В продолжение двух недель пребывания у пиратов Цезарь показывал так мало страха, что удивленные разбойники инстинктивно преклонялись перед его гордыми речами, можно сказать, что будущий диктатор как бы предчувствовал судьбу свою и видел уже на небе блестящую звезду своего величия. Иногда он с насмешливой улыбкой принимал участие в забавах пиратов, но вдруг, вспомнив о своем положении, уходил, грозя повесить их всех, если кто-нибудь осмелится потревожить его. И эти варвары вместо того, чтобы обижаться, подчинялись нехотя этой железной воле. По присылке выкупа, который сам назначил в 5000 золотых монет, Цезарь отправился в Милет и велел снарядить несколько кораблей, чтобы погнаться за хищниками, вскоре отыскал их в группе островов, где они бросили якорь, отрезал им отступление, овладел их добычею, которая вознаградила расходы на снаряжение судов, и отвез в Пергам длинный ряд пленников, которых велел повесить на прибрежных деревьях.
Но это строгое наказание доставило Средиземному морю только мимолетную безопасность. Воспользовавшись междоусобиями, долго препятствовавшими Римской республике заниматься своими внешними интересами, киликийские пираты в короткое время достигли такого могущества, что, по сказанию Плутарха, они учредили арсеналы, наполненные воинскими снарядами и машинами, разместили гарнизоны и маяки на всем азийском берегу и собрали флот с лишком в тысячу галер. Суда их, блистая царскою роскошью, имели позолоченные, пурпурные паруса и обитые серебром весла.
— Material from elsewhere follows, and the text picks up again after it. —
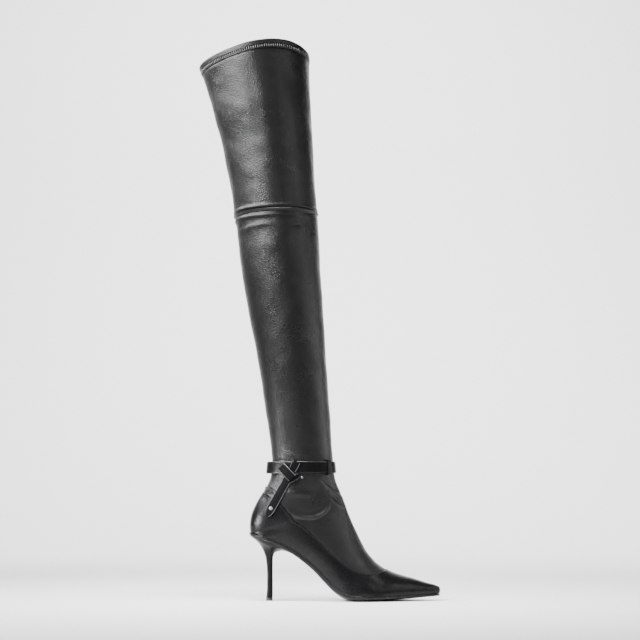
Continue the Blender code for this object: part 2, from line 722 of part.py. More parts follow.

Никогда впоследствии не было примера, чтобы пираты так дерзко выставляли добычу перед глазами ограбленных.
Скоро им показалось недостаточным разъезжать по морю, и когда страх их имени, предвестник ужасных бедствий, превратил море в пустыню, тогда они, объявив древнему миру беспощадную войну, рассыпали по берегам армии, разграбили 400 городов и местечек в Греции и Италии и явились омывать свои окровавленные паруса в Тибр, перед лицом самого Рима.
Становясь вследствие безнаказанности с каждым днем дерзостнее, они наконец вызывают на бой владычицу мира, и между тем, как в Капитолии накопляются богатства завоеванных провинций, недосягаемый враг бороздит подобно грому поля народа-царя.
Если в каком-нибудь городе находится святыня, обогащенная приношениями, пираты опустошают ее под предлогом, что боги не нуждаются в блеске золота.
Если гордые патриции выезжают из Рима со всем блеском богатства и знатности, то для того, чтобы протянуть руки к цепям рабства, поле покрывается засадами, и хитрость идет на подмогу насилию.